DEBT, DEATH AND REDEMPTION

22 May 2014

Time: 3:00 - 5:00pm
Venue: Room 100, Laws Building, QMUL

In May 2014, the School of History and the Department of Law at Queen Mary University of London will be hosting Professor Christopher Tomlins as a Distinguished Visiting Fellow.

‘Debt, Death, and Redemption: Toward a Soterial-Legal History of the Turner Rebellion’

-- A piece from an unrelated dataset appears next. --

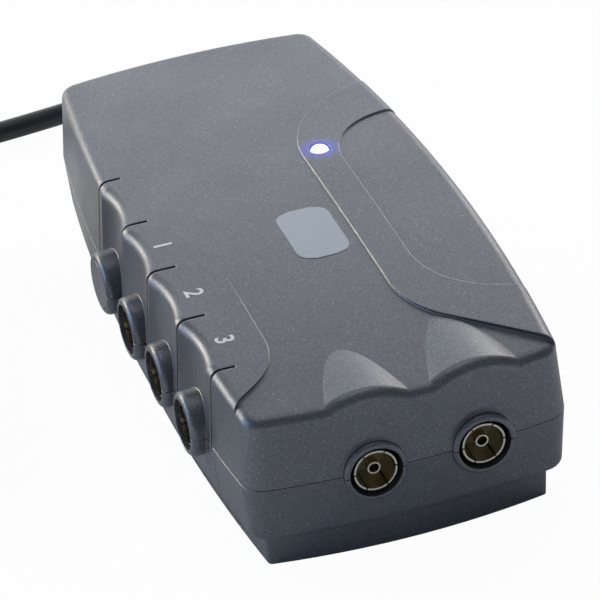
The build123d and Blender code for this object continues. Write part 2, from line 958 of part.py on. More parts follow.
with BuildPart() as terminal_block:
    with Locations((0, terminal_rear, board_top)):
        Box(
            terminal_width,
            terminal_depth,
            terminal_height,
            align=(Align.CENTER, Align.MAX, Align.MIN),
        )
    with Locations((0, terminal_rear - terminal_depth / 2, board_top + terminal_height)):
        with GridLocations(terminal_pitch, 0, 2, 1):
            Cylinder(
                terminal_screw_radius,
                terminal_screw_depth,
                align=hang,
                mode=Mode.SUBTRACT,
            )

# Strain relief, clipped through the pad of the rear wall, and the leads inside it
gland_end = pad_rear + gland_length
with BuildPart() as strain_relief:
    with Locations(Location((0, pad_front - gland_clip_thickness, exit_height), towards_rear)):
        Cylinder(gland_clip_radius, gland_clip_thickness, align=stand)
        Cylinder(
            gland_hole_radius,
            gland_clip_thickness + pad_rear - pad_front,
            align=stand,
        )
    with Locations(Location((0, pad_rear, exit_height), towards_rear)):
        Cylinder(gland_flange_radius, gland_flange_thickness, align=stand)
        Cone(gland_root_radius, gland_tip_radius, gland_length, align=stand)
    for number in range(gland_slot_count):
        side = 1 if number % 2 else -1
        along = pad_rear + gland_flange_thickness + gland_slot_pitch * (number + 1)
        with Locations((side * gland_root_radius, along, exit_height)):
            Box(
                2 * (gland_root_radius - cord_radius - gland_wall),
                gland_slot_width,
                2 * gland_root_radius,
                mode=Mode.SUBTRACT,
            )
    with Locations(Location((0, gland_end, exit_height), towards_front)):
        Cylinder(
            cord_radius + cord_fit,
            gland_end - cord_route[0][1],
            align=stand,
            mode=Mode.SUBTRACT,
        )

with BuildPart() as mains_leads:
    with GridLocations(2 * lead_offset, 0, 2, 1):
        with Locations(Location((0, terminal_rear, exit_height), towards_rear)):
            Cylinder(
                lead_radius,
                pad_front - gland_clip_thickness - terminal_rear,
                align=stand,
            )


def arc_radii(points):
    """Largest tangent arc at each inner point of a route, from the shorter of its two runs."""
    radii = []
    for before, here, after in zip(points, points[1:], points[2:]):
        first = Vector(*here) - Vector(*before)
        second = Vector(*after) - Vector(*here)
        half_turn = radians(first.get_angle(second)) / 2
        radii.append(run_share * min(first.length, second.length) / tan(half_turn))
    return radii


def cord_tube(points, name):
    """Tube along a route of straight runs and tangent arcs."""
    radii = arc_radii(points)
    with BuildPart() as tube:
        with BuildLine() as route:
            FilletPolyline(*points, radius=radii)
        with BuildSketch(Plane(origin=points[0], z_dir=route.line % 0)):
            Circle(cord_radius)
        sweep()
    length = route.wires()[0].length
    print(name, "radii", [round(radius, 1) for radius in radii])
    print(name, "length", round(length, 1), "by volume", round(tube.part.volume / pi / cord_radius**2, 1))
    return tube


mains_cord = cord_tube(cord_route, "mains cord")
cord_tail = cord_tube(tail_route, "cord tail")

# Coil: half turns that wind in, climb one layer where they reverse, and wind out above
coil_radii = [coil_radius - coil_step * turn for turn in range(coil_half_turns)]
climb_radius = coil_radius - coil_step * coil_half_turns
climb_tilt = asin(coil_rise / (2 * climb_radius))
x, y, z = cord_route[-1]
side = 1
with BuildLine() as coil_path:
    for radius in coil_radii:
        ThreePointArc((x, y, z), (x + side * radius, y - side * radius, z), (x + 2 * side * radius, y, z))
        x += 2 * side * radius
        side = -side
    across = side * climb_radius * cos(climb_tilt)
    middle = (x + across, y - side * climb_radius, z + coil_rise / 2)
    ThreePointArc((x, y, z), middle, (x + 2 * across, y, z + coil_rise))
    x += 2 * across
    z += coil_rise
    side = -side
    for radius in reversed(coil_radii):
        ThreePointArc((x, y, z), (x + side * radius, y - side * radius, z), (x + 2 * side * radius, y, z))
        x += 2 * side * radius
        side = -side
print("coil ends at", x, y, z, "tail starts at", tail_route[0])
with BuildPart() as cord_coil:
    with BuildSketch(Plane(origin=cord_route[-1], z_dir=(0, -1, 0))):
        Circle(cord_radius)
    sweep(path=coil_path.wires()[0])


def least_gap(path):
    """Least gap of a coiled tube to itself, between points some diameters apart along it."""
    spots = [tuple(path.position_at(step / gap_samples)) for step in range(gap_samples + 1)]
    apart = round(gap_reach * cord_diameter * gap_samples / path.length)
    nearest = min(
        dist(spot, other)
        for number, spot in enumerate(spots)
        for other in spots[number + apart :]
    )
    return nearest - cord_diameter


coil_length = coil_path.wires()[0].length
print("coil gap", round(least_gap(coil_path.wires()[0]), 2))
print("coil", round(coil_length, 1), "by volume", round(cord_coil.part.volume / pi / cord_radius**2, 1))

# Mains plug on its back: body with its boot, three pins, fuse carrier and fuse
lead_height = tail_route[-1][2]
boot_seat = boot_length - boot_bore
plug_place = Location((tail_route[-1][0], tail_route[-1][1] + boot_seat, 0), (0, 0, 180))
with BuildPart() as plug_body:
    with BuildSketch() as plug_plan:
        with BuildLine():
            Polyline(
                (-plug_end_width / 2, -plug_length),
                (plug_end_width / 2, -plug_length),
                (plug_width / 2, plug_flank - plug_length),
                (plug_width / 2, -plug_shoulder),
                (plug_waist_width / 2, 0),
                (-plug_waist_width / 2, 0),
                (-plug_width / 2, -plug_shoulder),
                (-plug_width / 2, plug_flank - plug_length),
                close=True,
            )
        make_face()
        fillet(plug_plan.vertices(), radius=plug_corner)
    extrude(amount=plug_depth)
    fillet(plug_body.faces().sort_by(Axis.Z)[0].edges(), radius=plug_back_round)
    fillet(plug_body.faces().sort_by(Axis.Z)[-1].edges(), radius=plug_face_round)
    with Locations(Location((0, -plug_corner, lead_height), towards_rear)):
        Cone(boot_root_radius, boot_tip_radius, boot_length + plug_corner, align=stand)
    with Locations(Location((0, boot_seat, lead_height), towards_rear)):
        Cylinder(cord_radius + cord_fit, boot_bore, align=stand, mode=Mode.SUBTRACT)
    with Locations((0, pin_row, plug_depth)):
        Box(
            carrier_width + 2 * carrier_gap,
            carrier_length + 2 * carrier_gap,
            carrier_depth + carrier_gap,
            align=hang,
            mode=Mode.SUBTRACT,
        )
        with GridLocations(2 * pin_offset, 0, 2, 1):
            Box(pin_width, pin_thickness, pin_seat, align=hang, mode=Mode.SUBTRACT)
        with Locations((0, -pin_spacing)):
            Box(pin_thickness, earth_width, pin_seat, align=hang, mode=Mode.SUBTRACT)

with BuildPart() as plug_pins:
    with Locations((0, pin_row, plug_depth - pin_seat)):
        with GridLocations(2 * pin_offset, 0, 2, 1):
            Box(pin_width, pin_thickness, pin_seat + pin_length, align=stand)
        with Locations((0, -pin_spacing)):
            Box(pin_thickness, earth_width, pin_seat + earth_length, align=stand)
    tips = plug_pins.faces().filter_by(Axis.Z).filter_by(lambda face: face.center().Z > plug_depth)
    chamfer(tips.edges(), length=pin_chamfer)

fuse_axis = plug_depth - carrier_depth + plug_fuse_rise
with BuildPart() as plug_fuse_carrier:
    with Locations((0, pin_row, plug_depth)):
        Box(carrier_width, carrier_length, carrier_depth, align=hang)
    fillet(plug_fuse_carrier.edges().filter_by(Axis.Z), radius=carrier_round)
    with Locations(Location((0, pin_row, fuse_axis), towards_rear)):
        Cylinder(plug_fuse_radius, plug_fuse_length, mode=Mode.SUBTRACT)
    with Locations((0, pin_row, fuse_axis)):
        Box(
            2 * plug_fuse_radius,
            plug_fuse_length,
            plug_fuse_rise,
            align=hang,
            mode=Mode.SUBTRACT,
        )

with BuildPart() as plug_fuse:
    with Locations(Location((0, pin_row, fuse_axis), towards_rear)):
        Cylinder(plug_fuse_radius - fuse_cap_step, plug_fuse_length)
        with GridLocations(0, 0, 1, 1):
            with Locations((0, 0, (plug_fuse_length - plug_fuse_cap_length) / 2)):
                Cylinder(plug_fuse_radius, plug_fuse_cap_length)
            with Locations((0, 0, (plug_fuse_cap_length - plug_fuse_length) / 2)):
                Cylinder(plug_fuse_radius, plug_fuse_cap_length)

pieces = {
    "top_cover": top_cover.part,
    "bottom_cover": bottom_cover.part,
    "blanking_plug": blanking_plug.part,
    "power_lamp": power_lamp.part,
    "lamp_riser": lamp_riser.part,
    "circuit_board": circuit_board.part,
    "board_screws": board_screws.part,
    "housing_screws": housing_screws.part,
    "screening_can": screening_can.part,
    "screening_lid": screening_lid.part,
    "ferrite_cores": ferrite_cores.part,
    "transformer_core": transformer_core.part,
    "transformer_bobbin": transformer_bobbin.part,
    "transformer_winding": transformer_winding.part,
    "smoothing_capacitors": smoothing_capacitors.part,
    "bridge_rectifier": bridge_rectifier.part,
    "heat_sink": heat_sink.part,
    "voltage_regulator": voltage_regulator.part,
    "supply_fuse": supply_fuse.part,
    "fuse_clips": fuse_clips.part,
    "terminal_block": terminal_block.part,
    "mains_leads": mains_leads.part,
    "strain_relief": strain_relief.part,
}
for number, y in enumerate(side_sockets, start=1):
    seat = Location((side_ring_edge, y, parting_height), towards_left)
    pieces[f"side_socket_{number}_shell"] = seat * socket_shell(side_ring_depth)
    pieces[f"side_socket_{number}_insulator"] = seat * socket_insulator()
    pieces[f"side_socket_{number}_contact"] = seat * socket_contact(side_ring_depth)
for number, x in enumerate(front_sockets, start=1):
    seat = Location((x, front_ring_edge, parting_height), towards_front)
    pieces[f"front_socket_{number}_shell"] = seat * socket_shell(front_ring_depth)
    pieces[f"front_socket_{number}_insulator"] = seat * socket_insulator()
    pieces[f"front_socket_{number}_contact"] = seat * socket_contact(front_ring_depth)

# The origin is the middle of the base of everything but the cord and what is on it
boxes = [piece.bounding_box() for name, piece in pieces.items() if name != "strain_relief"]
middle_x = (min(box.min.X for box in boxes) + max(box.max.X for box in boxes)) / 2
middle_y = (min(box.min.Y for box in boxes) + max(box.max.Y for box in boxes)) / 2
low_z = min(box.min.Z for box in boxes)
shift = Location((-middle_x, -middle_y, -low_z))
print("shift", round(-middle_x, 3), round(-middle_y, 3), round(-low_z, 3))

pieces |= {
    "mains_cord": mains_cord.part,
    "cord_coil": cord_coil.part,
    "cord_tail": cord_tail.part,
    "plug_body": plug_place * plug_body.part,
    "plug_pins": plug_place * plug_pins.part,
    "plug_fuse_carrier": plug_place * plug_fuse_carrier.part,
    "plug_fuse": plug_place * plug_fuse.part,
}
os.makedirs("parts", exist_ok=True)
for name, piece in pieces.items():
    placed = shift * piece
    placed.label = name
    export_step(placed, f"parts/{name}.step")
    print(name, len(placed.solids()), placed.is_valid, round(placed.volume, 1))
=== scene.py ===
import json
import math

import bmesh
import bpy
from mathutils import Matrix, Vector


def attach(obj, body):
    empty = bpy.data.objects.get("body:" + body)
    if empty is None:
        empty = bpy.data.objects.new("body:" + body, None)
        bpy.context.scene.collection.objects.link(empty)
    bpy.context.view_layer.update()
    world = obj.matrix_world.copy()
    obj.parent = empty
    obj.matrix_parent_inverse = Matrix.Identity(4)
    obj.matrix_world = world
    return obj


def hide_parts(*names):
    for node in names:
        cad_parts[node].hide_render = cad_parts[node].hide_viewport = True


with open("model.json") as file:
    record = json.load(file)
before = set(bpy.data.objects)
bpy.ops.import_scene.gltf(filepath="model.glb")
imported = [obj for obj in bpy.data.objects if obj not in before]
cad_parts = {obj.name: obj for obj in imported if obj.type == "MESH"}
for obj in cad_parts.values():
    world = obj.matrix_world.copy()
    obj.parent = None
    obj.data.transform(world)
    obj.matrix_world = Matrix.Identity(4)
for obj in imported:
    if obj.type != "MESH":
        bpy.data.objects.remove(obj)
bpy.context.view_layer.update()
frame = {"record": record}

mm = 0.001

# Where the housing's own middle lies in the frame
shift = Vector((1.063, 0.45, 0.0)) * mm


# Small helpers

def addObject(name, data):
    piece = bpy.data.objects.new(name, data)
    bpy.context.scene.collection.objects.link(piece)
    return piece


def linearColor(hexCode):
    # sRGB hex to linear, with alpha 1
    values = [int(hexCode[i:i + 2], 16) / 255 for i in (1, 3, 5)]
    return [v / 12.92 if v <= 0.04045 else ((v + 0.055) / 1.055) ** 2.4 for v in values] + [1.0]


def addNode(tree, kind, settings=None, inputs=None, links=None):
    # settings are the node's own, inputs are socket values, links are (from socket, to input)
    node = tree.nodes.new(kind)
    for name, value in (settings or {}).items():
        setattr(node, name, value)
    for name, value in (inputs or {}).items():
        node.inputs[name].default_value = value
    for socket, name in (links or []):
        tree.links.new(socket, node.inputs[name])
    return node


def startMaterial(name):
    material = bpy.data.materials.new(name)
    material.use_nodes = True
    tree = material.node_tree
    tree.nodes.clear()
    output = addNode(tree, "ShaderNodeOutputMaterial")
    shader = addNode(tree, "ShaderNodeBsdfPrincipled")
    tree.links.new(shader.outputs[0], output.inputs["Surface"])
    coords = addNode(tree, "ShaderNodeTexCoord").outputs["Object"]
    return material, tree, shader, coords


def noisePattern(tree, coords, sizeMm, detail):
    noise = addNode(tree, "ShaderNodeTexNoise", inputs={"Scale": 1 / (sizeMm * mm), "Detail": detail},
                    links=[(coords, "Vector")])
    return noise.outputs["Fac"]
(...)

The Turner Rebellion, which took place in August 1831 in Virginia, is well known as one of the bloodiest slave revolts in antebellum America.  The history of the rebellion is dominated by one document, a 24 page pamphlet entitled The Confessions of Nat Turner written by a local attorney, Thomas Ruffin Gray, based on jailhouse conversations with Turner.  By the time they met, Gray had already accumulated considerable independent knowledge of the events of the rebellion, and the second half of The Confessions, a blow-by-blow narrative of the rebellion, bears his mark.  But the first half is quite different, dwelling on Turner’s life from his birth until the rebellion, matters of which Gray could have had little independent knowledge.  Its central motif is the ascent of a severely ascetic personality to a state of religious grace and the consequences attending that outcome.